▸ **TASK TO CARRY OUT**: From the listing below, copy every line with the word "This".

▸ **DATASET RECORDS**:
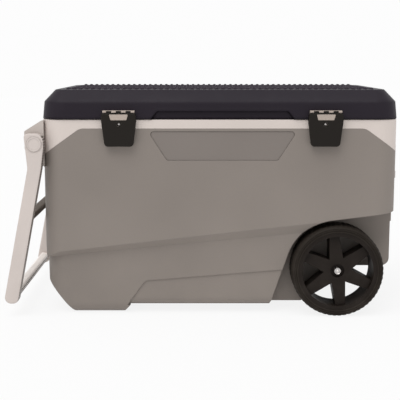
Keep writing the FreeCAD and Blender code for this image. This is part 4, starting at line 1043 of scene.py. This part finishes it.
...
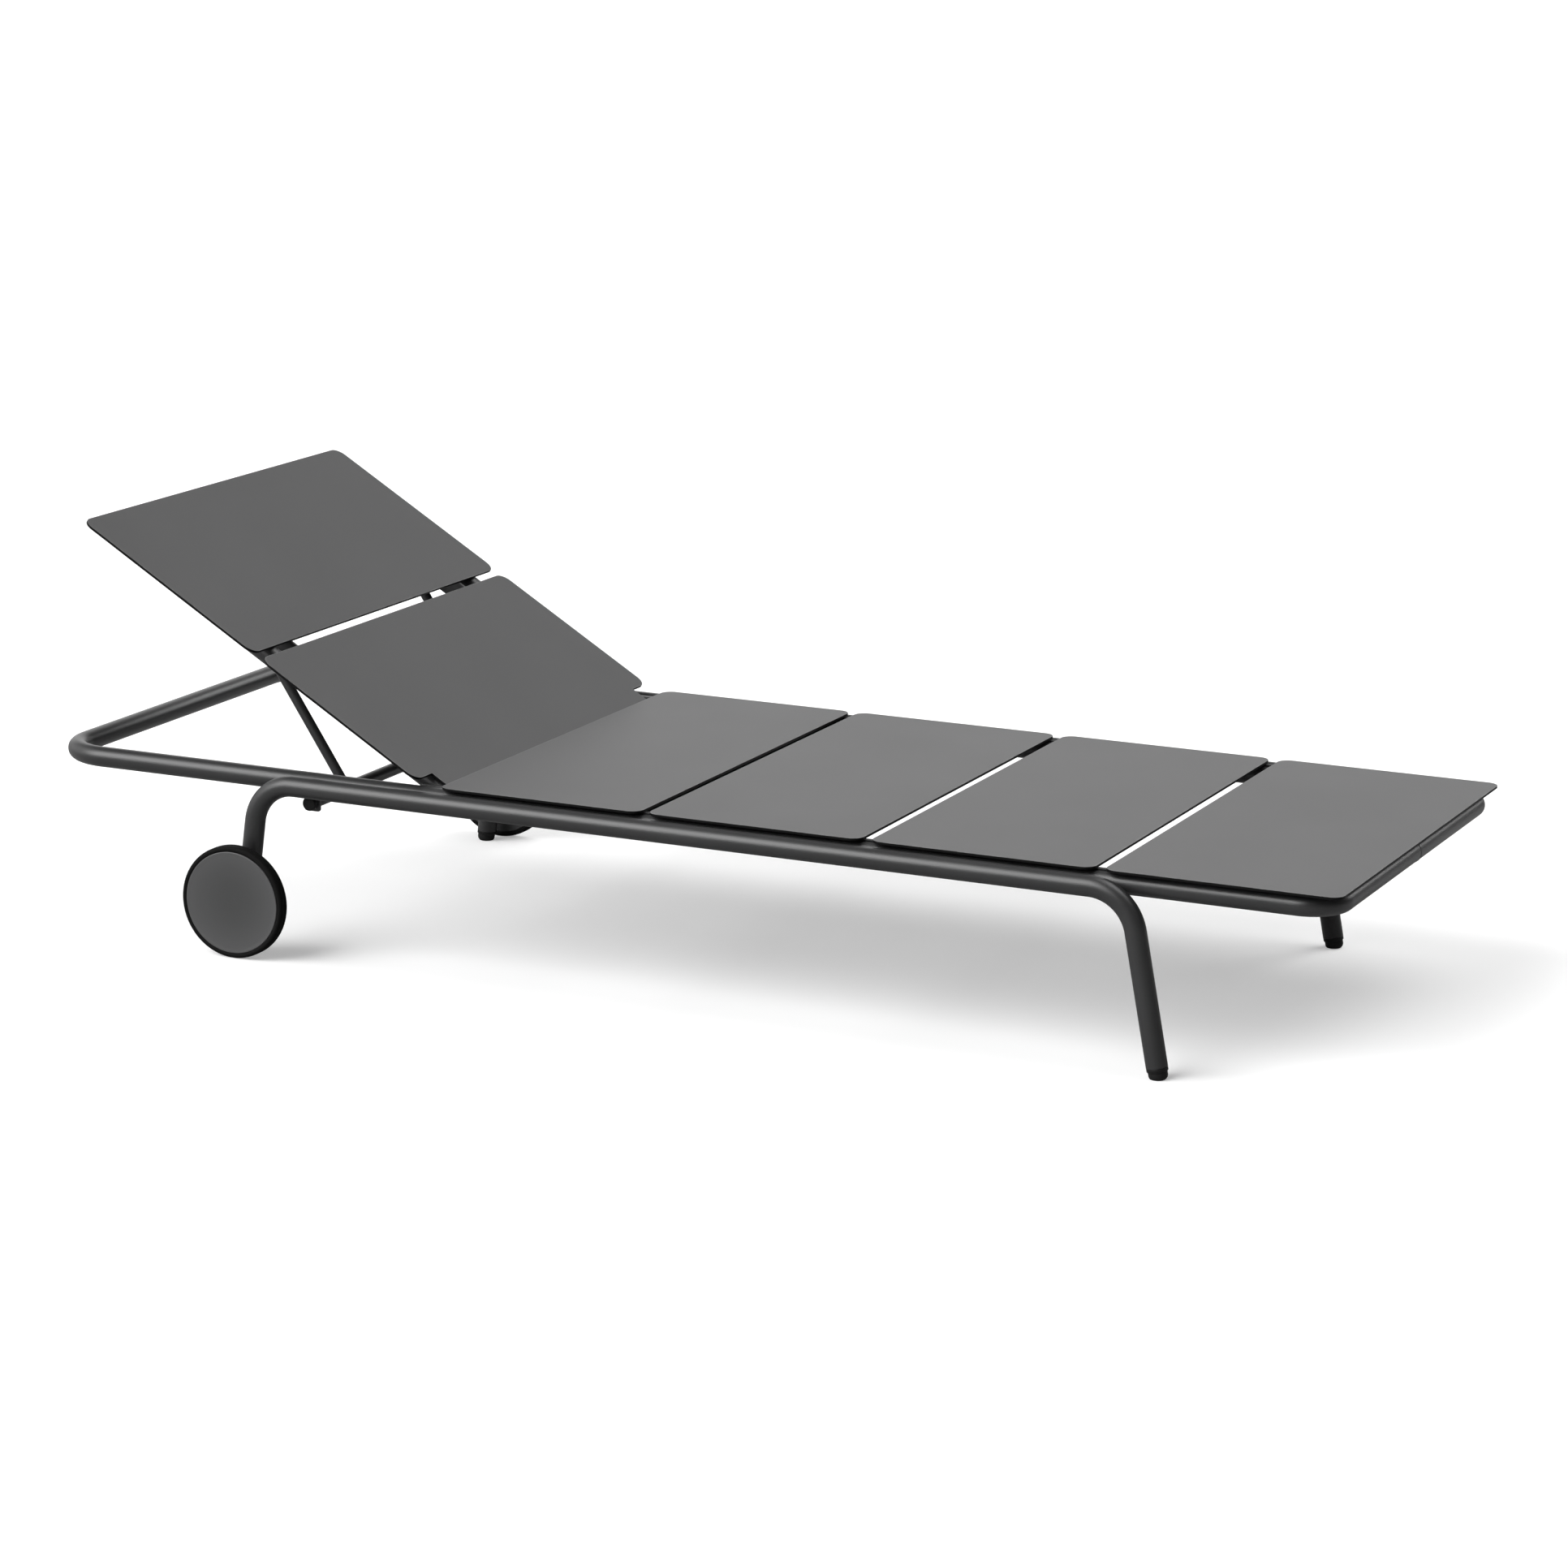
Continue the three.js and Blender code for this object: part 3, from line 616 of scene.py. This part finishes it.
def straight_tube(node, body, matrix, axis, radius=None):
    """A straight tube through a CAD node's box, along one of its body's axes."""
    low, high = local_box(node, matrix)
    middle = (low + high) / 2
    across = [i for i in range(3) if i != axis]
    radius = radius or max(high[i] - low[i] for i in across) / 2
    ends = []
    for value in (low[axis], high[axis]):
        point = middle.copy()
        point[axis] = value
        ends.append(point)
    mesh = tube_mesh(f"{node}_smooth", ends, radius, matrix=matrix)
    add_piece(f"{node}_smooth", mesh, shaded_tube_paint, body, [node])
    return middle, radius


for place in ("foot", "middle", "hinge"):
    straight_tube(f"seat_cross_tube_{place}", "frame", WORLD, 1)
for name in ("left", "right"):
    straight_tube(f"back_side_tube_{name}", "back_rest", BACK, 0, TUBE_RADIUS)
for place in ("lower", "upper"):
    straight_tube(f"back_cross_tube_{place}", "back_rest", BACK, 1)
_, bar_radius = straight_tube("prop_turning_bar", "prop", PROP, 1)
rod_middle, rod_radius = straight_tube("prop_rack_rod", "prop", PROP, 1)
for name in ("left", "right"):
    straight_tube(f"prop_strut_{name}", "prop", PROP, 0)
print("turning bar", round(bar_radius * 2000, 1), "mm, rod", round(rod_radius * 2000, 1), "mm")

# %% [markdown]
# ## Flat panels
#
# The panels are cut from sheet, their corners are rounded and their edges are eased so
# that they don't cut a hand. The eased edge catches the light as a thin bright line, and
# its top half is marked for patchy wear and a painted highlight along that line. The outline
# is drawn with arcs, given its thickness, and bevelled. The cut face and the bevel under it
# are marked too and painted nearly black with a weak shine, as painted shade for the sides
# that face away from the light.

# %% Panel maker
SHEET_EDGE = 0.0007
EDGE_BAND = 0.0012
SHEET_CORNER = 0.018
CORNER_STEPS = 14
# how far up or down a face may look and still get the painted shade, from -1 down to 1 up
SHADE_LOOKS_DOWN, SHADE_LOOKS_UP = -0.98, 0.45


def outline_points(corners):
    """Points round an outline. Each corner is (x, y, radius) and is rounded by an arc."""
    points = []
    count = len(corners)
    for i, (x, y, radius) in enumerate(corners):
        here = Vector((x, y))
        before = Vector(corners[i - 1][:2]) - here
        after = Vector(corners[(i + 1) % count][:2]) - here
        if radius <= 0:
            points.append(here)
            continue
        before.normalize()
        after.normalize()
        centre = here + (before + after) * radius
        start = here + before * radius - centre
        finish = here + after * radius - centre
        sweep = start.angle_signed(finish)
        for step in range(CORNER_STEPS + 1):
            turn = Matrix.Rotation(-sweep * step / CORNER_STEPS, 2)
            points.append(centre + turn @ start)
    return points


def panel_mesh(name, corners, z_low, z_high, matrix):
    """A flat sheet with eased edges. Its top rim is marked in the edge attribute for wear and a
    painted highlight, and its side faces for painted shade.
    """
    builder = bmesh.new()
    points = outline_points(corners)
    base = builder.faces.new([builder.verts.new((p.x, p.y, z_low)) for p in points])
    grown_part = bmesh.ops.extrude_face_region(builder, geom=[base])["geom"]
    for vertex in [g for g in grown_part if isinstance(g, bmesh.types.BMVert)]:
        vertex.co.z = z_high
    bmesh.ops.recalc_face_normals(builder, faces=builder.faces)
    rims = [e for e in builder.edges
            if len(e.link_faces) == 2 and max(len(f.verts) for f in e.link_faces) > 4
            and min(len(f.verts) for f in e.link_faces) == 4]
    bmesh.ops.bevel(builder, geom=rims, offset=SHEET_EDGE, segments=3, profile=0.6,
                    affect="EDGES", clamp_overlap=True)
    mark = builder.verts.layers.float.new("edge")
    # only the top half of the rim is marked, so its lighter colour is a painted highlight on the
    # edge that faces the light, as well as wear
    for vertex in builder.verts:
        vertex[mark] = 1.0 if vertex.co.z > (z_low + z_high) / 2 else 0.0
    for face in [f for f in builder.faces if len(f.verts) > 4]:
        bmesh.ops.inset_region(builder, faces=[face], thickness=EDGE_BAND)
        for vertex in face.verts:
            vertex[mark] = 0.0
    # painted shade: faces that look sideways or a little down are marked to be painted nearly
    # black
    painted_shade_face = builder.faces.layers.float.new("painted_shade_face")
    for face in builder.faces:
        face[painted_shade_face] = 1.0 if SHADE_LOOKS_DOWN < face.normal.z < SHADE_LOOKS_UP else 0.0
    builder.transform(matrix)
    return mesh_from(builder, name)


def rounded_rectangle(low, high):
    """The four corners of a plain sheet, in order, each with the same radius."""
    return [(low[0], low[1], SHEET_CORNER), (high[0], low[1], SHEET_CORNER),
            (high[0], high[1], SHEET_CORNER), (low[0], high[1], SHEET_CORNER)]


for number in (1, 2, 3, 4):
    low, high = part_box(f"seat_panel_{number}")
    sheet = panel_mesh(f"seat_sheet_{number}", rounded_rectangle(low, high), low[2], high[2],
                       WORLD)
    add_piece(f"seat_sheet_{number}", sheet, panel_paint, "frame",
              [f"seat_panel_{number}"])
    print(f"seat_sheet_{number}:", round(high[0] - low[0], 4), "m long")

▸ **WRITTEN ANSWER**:
Keep writing the FreeCAD and Blender code for this image. This is part 4, starting at line 1043 of scene.py. This part finishes it.
Continue the three.js and Blender code for this object: part 3, from line 616 of scene.py. This part finishes it.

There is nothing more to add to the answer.